2. Currently Not Collectible (CNC) Status:
- If you're experiencing severe financial hardship, the IRS may place your account in CNC status.
- This temporarily suspends collection actions, but the debt continues to accrue interest and penalties.
- CNC status is not a forgiveness program; it's a reprieve.
- The IRS periodically reviews your financial situation to determine if you still qualify.
3. Installment Agreements:
- If you can't pay your full tax debt immediately, you can request an installment agreement.
- This allows you to make monthly payments over an extended period.
- The IRS offers various installment agreement options, including streamlined agreements for smaller debts.
- Interest and penalties continue to accrue until the debt is paid in full.
4. Penalty Abatement:
- You may be able to have certain penalties waived if you have a reasonable cause for failing to file or pay on time.
- Reasonable cause examples include illness, natural disasters, or reliance on incorrect IRS advice.

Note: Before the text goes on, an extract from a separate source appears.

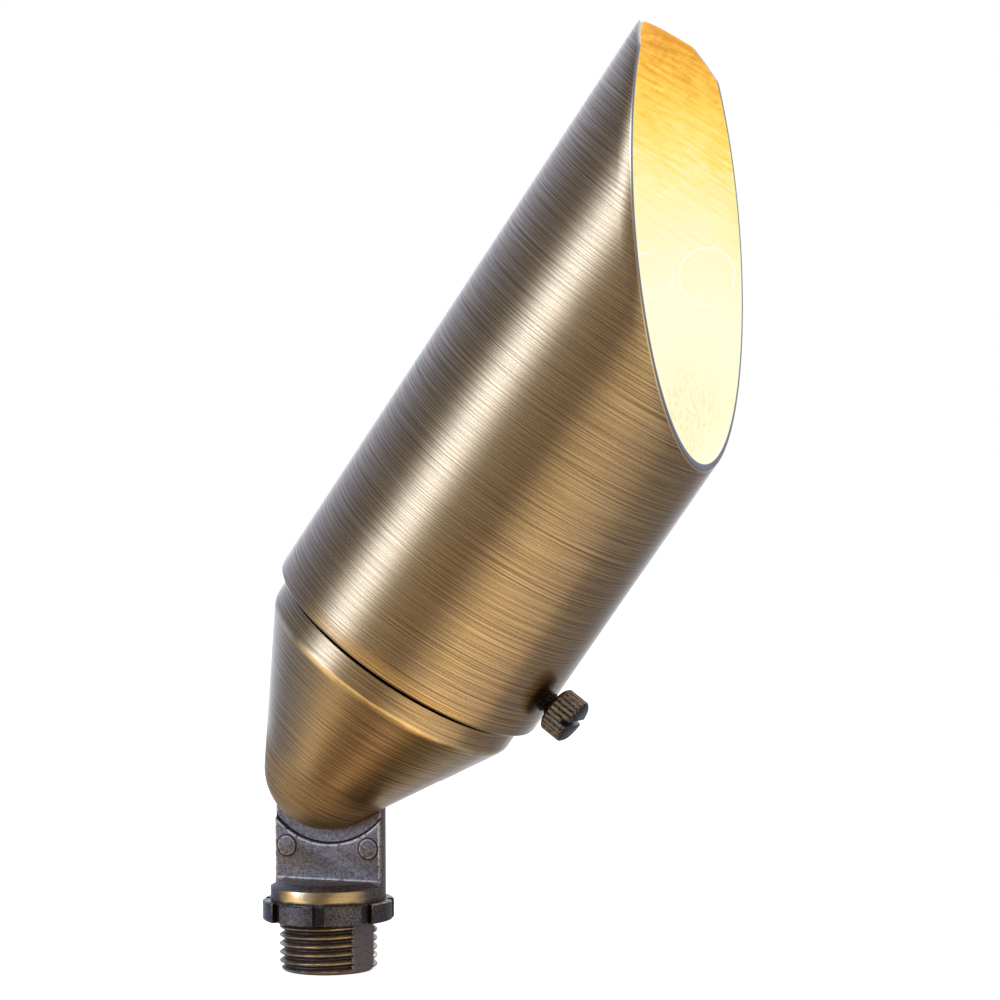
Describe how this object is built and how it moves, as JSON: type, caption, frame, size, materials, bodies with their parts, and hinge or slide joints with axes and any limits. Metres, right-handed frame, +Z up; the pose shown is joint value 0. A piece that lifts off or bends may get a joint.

- Penalty abatement is not tax debt forgiveness, but it can significantly reduce the total amount owed.
5. Innocent Spouse Relief:
- If your spouse or former spouse improperly reported items or failed to report items on your joint tax return, you may be able to seek innocent spouse relief.
- This relief can protect you from liability for the portion of the tax debt attributable to your spouse's actions.
Navigating the Process:
- Gather Documentation: Be prepared to provide detailed financial records, including income statements, bank statements, and expense reports.
- Consult a Tax Professional: A qualified tax professional can help you understand your options, navigate the application process, and represent you before the IRS.
- Communicate with the IRS: Respond promptly to IRS notices and inquiries. Open communication is essential for resolving your tax debt.
- Understand your rights: The IRS has to follow specific rules and regulations. You as a taxpayer also have rights.
Key Considerations:
- Tax debt does not simply disappear. Proactive measures are required.
- Ignoring tax debt can lead to serious consequences, including wage garnishment, bank levies, and property seizures.
- It is crucial to understand that tax debt relief programs are complex.
- The IRS will always look at your ability to pay.
While "tax forgiveness" in the literal sense is rare, the IRS offers several programs that can provide significant relief for taxpayers struggling with tax debt. By understanding these options and seeking professional guidance, you can take control of your tax situation and work towards a resolution.